Crown prosecutor Sarah Hames said although Heihei was brought up surrounded by violence, he was never targeted himself and his mother had taught him right from wrong.
"The crown observes that although Mr Heihei's background does come into play there is not a substantial explanation nor a nexus for his own personal choices that have disadvantaged him."
His background was likened by the pre-sentence writer to that of growing up in a "Once Were Warriors" household; his father was in the Black Power, his mother was beaten and drugs and alcohol were rife.
However, Judge Saunders noted that despite that his mother loved him and was in court today to support him.
He had a job in the building industry and was keen to eventually move to Gisborne.
The judge felt for the grief-stricken whanau of Māreikura, including her mother, of Rotorua, and sister, stating it had been a time of "great sadness and conflicting emotions for them".

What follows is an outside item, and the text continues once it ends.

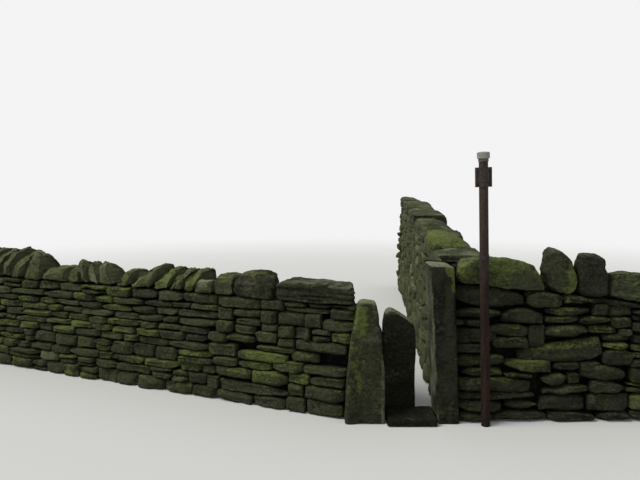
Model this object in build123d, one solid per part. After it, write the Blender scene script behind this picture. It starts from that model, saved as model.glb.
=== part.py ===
"""A squeeze stile in a dry stone wall, with the three walls that meet at it and the pole beside it.

Millimetres. The origin is on the ground under the inner jamb stone, in the middle of the stile.
X runs to the right along the road, Y away from the road into the field, Z up.
Each wall has its own line: x along it, y from its seen face into the wall, z up.
"""

from build123d import *
from dataclasses import dataclass
from math import atan, cos, degrees, radians, sin, tan
import os

# The stile
seat_gap = 0.5             # between stones that lean on each other
passage_left = -152.0      # right foot of the left jamb
passage_right = 232.0      # left foot of the gatepost
slot_width = 124.0         # between the inner jamb and the gatepost at the ground
front_line = -250.0        # the road faces of the two front stones

post_width = 162.0
post_spread = 16.0         # wider at the top than at the foot, on the side of the wall
post_depth = 270.0
post_height = 1190.0
post_lean = 3.8            # degrees, the top towards the passage
post_top_fall = 12.0       # the top slopes down to the right by this much
post_arris = 12.0

left_jamb_width = 310.0
left_jamb_depth = 120.0
left_jamb_height = 945.0
left_jamb_round = 34.0     # radius of its worn top corners
left_jamb_arris = 16.0
left_jamb_worn = 95.0      # corners this near the top are worn round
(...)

"I will acknowledge their grief and pain. Your conduct that day has undoubtedly turned their lives upside down and it will never be the same.
"The consequences to her sister have been harrowing."
She said it wasn't a case where a young woman was killed because of bad driving or drunk driving, although he had been drinking.
"I accept the decision to keep driving once Māreikura had tried to get into your car was impulsive and was deeply regretted by you.
"This was an accident but one with tragic consequences. You should have stopped and let her get in your car."
Heihei will serve his sentence at his mother's Kaikohe home.